== Aim ==
Repeat the lines that follow, leaving nothing out.

--- begin Supplied data ---

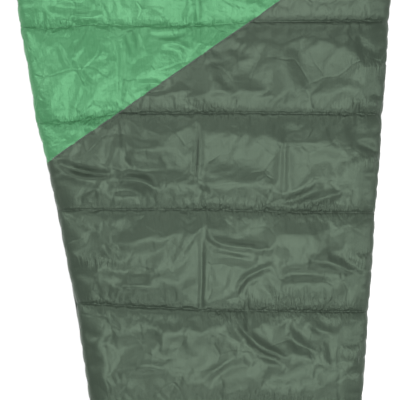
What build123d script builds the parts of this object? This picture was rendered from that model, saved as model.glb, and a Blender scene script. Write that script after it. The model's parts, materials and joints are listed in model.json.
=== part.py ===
"""Mummy sleeping bag, laid flat and zipped shut, as its separate sewn and moulded pieces.

Millimetres. +Z is up, +Y points to the hood and +X to the zip side. The origin is on the floor at the
middle of the bag. The bag is a base quilt under a cover quilt. Each quilt is an outer fabric, a batt of
insulation and a lining. The cover's zip-side corner folds back along a slanting line, and the hood folds
up across the neck.
"""

import os
from math import asin, cos, degrees, hypot, sin, sqrt

from build123d import *

# Plan of the bag
CENTRE_X = -3.0
HALF_WIDTH = 402.0  # at the shoulders
HOOD_ROOT_Y = 660.0  # the round of the hood starts here
HOOD_LENGTH = 456.0
FOOT_Y = -1080.0
FOOT_CORNER = 115.0  # radius
ZIP_TAPER = 0.0715  # sideways step of the zip side for each mm towards the foot
LEFT_EDGE = [(-383, 350), (-341, 110), (-291, -130), (-249, -370), (-212, -650), (-181, -930)]
LEFT_TAPER = 0.11  # sideways step of the left side for each mm towards the foot, past those points
NECK_Y = 640.0  # the cover ends here, and the opening for the face begins
HOOD_SPLIT_Y = 705.0  # the base quilt folds here
COLOUR_SEAM = [(-305, 32), (388, 513)]  # between the green chest panel and the dark leg panel
FOLD_FOOT_Y = -800.0  # the cover's fold line runs from the zip side here
FOLD_NECK_X = -100.0  # to the neck edge here

# Heights
FABRIC = 1.0
BASE_TOP = 22.0
COVER_LOW = 32.0
COVER_TOP = 62.0
QUILT_INSET = 6.0  # the quilts' side walls stand this far inside the plan
BASE_ROUND = 12.0
COVER_ROUND = 18.0
FOLD_Z = 64.5  # both fold lines lie just above the cover
BODY_GAP = 0.3  # half the gap between two pieces that move apart

# Hood wall and its drawcord
WALL_TOP = 48.0
WALL_INSET = 28.0  # inner face
CASING_INSETS = (9.0, 25.0)
CASING_TOP = 61.0
CASING_END_Y = 805.0  # where the cord leaves the casing on the zip side
CORD_INSET = 17.0
CORD_Z = 56.0
CORD_R = 2.0
CORD_HOLE_R = 2.5

# Baffles inside
BAFFLE_INSETS = (12.0, 34.0)
BAFFLE_SPLIT_Y = -875.0  # the left baffle meets the foot baffle
TUBE_INSETS = (36.0, 56.0)
TUBE_ENDS_Y = (-620.0, 625.0)

# Zip, in its own frame: out from the side wall, along towards the hood, and up
ZIP_Y = 600.0  # the coils' top end
ZIP_Z = 27.0  # the line where the two coils meet
ZIP_END = -1475.0  # the tapes' bottom end, along the zip
COIL_END = -1454.0
TAPE_TOP = 22.0
TAPE_OUT = (0.0, 0.9)
TAPE_UP = (1.4, 16.0)
COIL_OUT = (0.9, 3.3)
COIL_UP = (1.0, 4.0)
COVER_END_Y = -815.0  # the cover's zip half stays shut below this
FLAP_END_Y = -765.0  # and swings with the flap above this
SLIDER_REST = -14.0  # the slider's middle when the bag is shut
SLIDER_LENGTH = 26.0
PULL_PIVOT = (6.8, 3.0)  # out and along from the slider's middle
INNER_PIVOT = (-3.4, 3.0)

BIG = 3000.0  # longer than the bag, for cutting


def zip_side_x(y):
    """The straight outline on the zip side."""
    return CENTRE_X + HALF_WIDTH - ZIP_TAPER * (HOOD_ROOT_Y - y)


def plan(inset=0.0):
    """The bag's outline as a face, pulled in all round by inset."""
    wide = HALF_WIDTH - inset
    foot = FOOT_Y + inset
    left = [(x + inset, y) for x, y in LEFT_EDGE]
    foot_left = (left[-1][0] + LEFT_TAPER * (left[-1][1] - foot), foot)
    foot_right = (zip_side_x(foot) - inset, foot)
    edges = [
        EllipticalCenterArc((CENTRE_X, HOOD_ROOT_Y), wide, HOOD_LENGTH - inset, start_angle=0, arc_size=180),
        Spline((CENTRE_X - wide, HOOD_ROOT_Y), *left, tangents=[(0, -1), (LEFT_TAPER, -1)]),
        Polyline(left[-1], foot_left, foot_right, (CENTRE_X + wide, HOOD_ROOT_Y)),
    ]
    outline = make_face(edges)
    return fillet(outline.vertices().sort_by(Axis.Y)[:2], FOOT_CORNER - inset)


def slab(inset, low, high, round_low=0.0, round_high=0.0):
    """The whole plan as a flat solid, with its low or high rim rounded."""
    body = Pos(0, 0, low) * extrude(plan(inset), amount=high - low)
    if round_low:
        body = fillet(body.edges().group_by(Axis.Z)[0], round_low)
    if round_high:
        body = fillet(body.edges().group_by(Axis.Z)[-1], round_high)
    return body


def ring(inset_out, inset_in, low, high):
    """A band that follows the plan between two insets."""
    return slab(inset_out, low, high) - slab(inset_in, low - 1, high + 1)


def toward_hood(y):
    """Everything past y, as a cutting box."""
    return Pos(0, y + BIG / 2, 0) * Box(BIG, BIG, BIG)


def toward_foot(y):
    return Pos(0, y - BIG / 2, 0) * Box(BIG, BIG, BIG)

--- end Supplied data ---

== Full answer ==
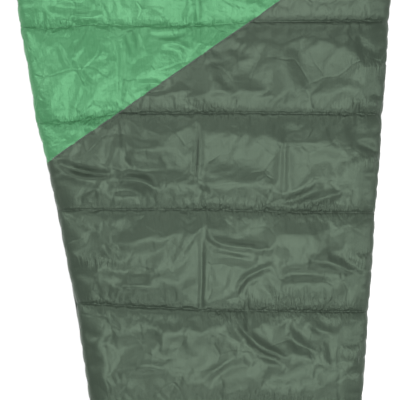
What build123d script builds the parts of this object? This picture was rendered from that model, saved as model.glb, and a Blender scene script. Write that script after it. The model's parts, materials and joints are listed in model.json.
=== part.py ===
"""Mummy sleeping bag, laid flat and zipped shut, as its separate sewn and moulded pieces.

Millimetres. +Z is up, +Y points to the hood and +X to the zip side. The origin is on the floor at the
middle of the bag. The bag is a base quilt under a cover quilt. Each quilt is an outer fabric, a batt of
insulation and a lining. The cover's zip-side corner folds back along a slanting line, and the hood folds
up across the neck.
"""

import os
from math import asin, cos, degrees, hypot, sin, sqrt

from build123d import *

# Plan of the bag
CENTRE_X = -3.0
HALF_WIDTH = 402.0  # at the shoulders
HOOD_ROOT_Y = 660.0  # the round of the hood starts here
HOOD_LENGTH = 456.0
FOOT_Y = -1080.0
FOOT_CORNER = 115.0  # radius
ZIP_TAPER = 0.0715  # sideways step of the zip side for each mm towards the foot
LEFT_EDGE = [(-383, 350), (-341, 110), (-291, -130), (-249, -370), (-212, -650), (-181, -930)]
LEFT_TAPER = 0.11  # sideways step of the left side for each mm towards the foot, past those points
NECK_Y = 640.0  # the cover ends here, and the opening for the face begins
HOOD_SPLIT_Y = 705.0  # the base quilt folds here
COLOUR_SEAM = [(-305, 32), (388, 513)]  # between the green chest panel and the dark leg panel
FOLD_FOOT_Y = -800.0  # the cover's fold line runs from the zip side here
FOLD_NECK_X = -100.0  # to the neck edge here

# Heights
FABRIC = 1.0
BASE_TOP = 22.0
COVER_LOW = 32.0
COVER_TOP = 62.0
QUILT_INSET = 6.0  # the quilts' side walls stand this far inside the plan
BASE_ROUND = 12.0
COVER_ROUND = 18.0
FOLD_Z = 64.5  # both fold lines lie just above the cover
BODY_GAP = 0.3  # half the gap between two pieces that move apart

# Hood wall and its drawcord
WALL_TOP = 48.0
WALL_INSET = 28.0  # inner face
CASING_INSETS = (9.0, 25.0)
CASING_TOP = 61.0
CASING_END_Y = 805.0  # where the cord leaves the casing on the zip side
CORD_INSET = 17.0
CORD_Z = 56.0
CORD_R = 2.0
CORD_HOLE_R = 2.5

# Baffles inside
BAFFLE_INSETS = (12.0, 34.0)
BAFFLE_SPLIT_Y = -875.0  # the left baffle meets the foot baffle
TUBE_INSETS = (36.0, 56.0)
TUBE_ENDS_Y = (-620.0, 625.0)

# Zip, in its own frame: out from the side wall, along towards the hood, and up
ZIP_Y = 600.0  # the coils' top end
ZIP_Z = 27.0  # the line where the two coils meet
ZIP_END = -1475.0  # the tapes' bottom end, along the zip
COIL_END = -1454.0
TAPE_TOP = 22.0
TAPE_OUT = (0.0, 0.9)
TAPE_UP = (1.4, 16.0)
COIL_OUT = (0.9, 3.3)
COIL_UP = (1.0, 4.0)
COVER_END_Y = -815.0  # the cover's zip half stays shut below this
FLAP_END_Y = -765.0  # and swings with the flap above this
SLIDER_REST = -14.0  # the slider's middle when the bag is shut
SLIDER_LENGTH = 26.0
PULL_PIVOT = (6.8, 3.0)  # out and along from the slider's middle
INNER_PIVOT = (-3.4, 3.0)

BIG = 3000.0  # longer than the bag, for cutting


def zip_side_x(y):
    """The straight outline on the zip side."""
    return CENTRE_X + HALF_WIDTH - ZIP_TAPER * (HOOD_ROOT_Y - y)


def plan(inset=0.0):
    """The bag's outline as a face, pulled in all round by inset."""
    wide = HALF_WIDTH - inset
    foot = FOOT_Y + inset
    left = [(x + inset, y) for x, y in LEFT_EDGE]
    foot_left = (left[-1][0] + LEFT_TAPER * (left[-1][1] - foot), foot)
    foot_right = (zip_side_x(foot) - inset, foot)
    edges = [
        EllipticalCenterArc((CENTRE_X, HOOD_ROOT_Y), wide, HOOD_LENGTH - inset, start_angle=0, arc_size=180),
        Spline((CENTRE_X - wide, HOOD_ROOT_Y), *left, tangents=[(0, -1), (LEFT_TAPER, -1)]),
        Polyline(left[-1], foot_left, foot_right, (CENTRE_X + wide, HOOD_ROOT_Y)),
    ]
    outline = make_face(edges)
    return fillet(outline.vertices().sort_by(Axis.Y)[:2], FOOT_CORNER - inset)


def slab(inset, low, high, round_low=0.0, round_high=0.0):
    """The whole plan as a flat solid, with its low or high rim rounded."""
    body = Pos(0, 0, low) * extrude(plan(inset), amount=high - low)
    if round_low:
        body = fillet(body.edges().group_by(Axis.Z)[0], round_low)
    if round_high:
        body = fillet(body.edges().group_by(Axis.Z)[-1], round_high)
    return body


def ring(inset_out, inset_in, low, high):
    """A band that follows the plan between two insets."""
    return slab(inset_out, low, high) - slab(inset_in, low - 1, high + 1)


def toward_hood(y):
    """Everything past y, as a cutting box."""
    return Pos(0, y + BIG / 2, 0) * Box(BIG, BIG, BIG)


def toward_foot(y):
    return Pos(0, y - BIG / 2, 0) * Box(BIG, BIG, BIG)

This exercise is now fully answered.